Quantitative theoretical and experimental analysis of alloying from screen-printed aluminum pastes on silicon surfaces

Abstract

In this study, we present detailed theoretical and experimental investigations on full-area alloying from screen-printed aluminum pastes on silicon surfaces for solar cell applications. We introduce a simple analytical model for the description of the alloying process derived from existing models for evaporated Al layers, which we adapt to printed Al pastes. Thereby, we particularly account for the recrystallization of Si within the paste particles, which we refer to as parasitic Si recrystallization. Applying our model, we demonstrate good accordance of calculated with measured eutectic layer thicknesses. We show that the model can be versatilely used to investigate screen-printed Al-alloyed contacts in detail: We demonstrate that the latent heat of the Al paste significantly influences the alloying process.
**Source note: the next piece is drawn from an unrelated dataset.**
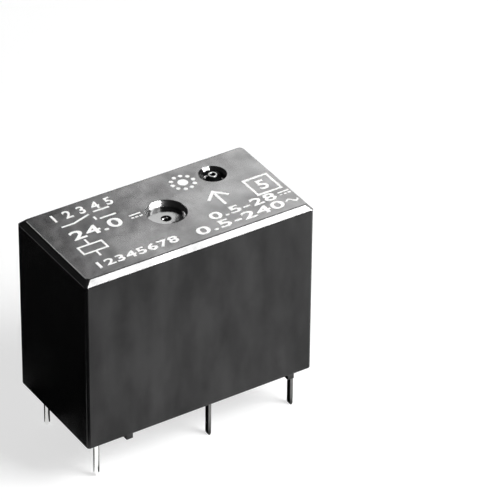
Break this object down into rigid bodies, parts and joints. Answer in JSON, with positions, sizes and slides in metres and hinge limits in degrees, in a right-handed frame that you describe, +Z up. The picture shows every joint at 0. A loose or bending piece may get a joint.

Thus, the effective peak temperature of the alloying process can be several 100°C below the set peak temperature of the firing furnace. By combining calculations of the effective peak temperature with measurements of the Al doping concentration, we determine a parameterization of the solid solubility of Al in Si down to the eutectic temperature of 577°C. Our investigations therefore provide improved understanding of alloying from printed Al pastes and enable the specific optimization of Al-alloyed contacts.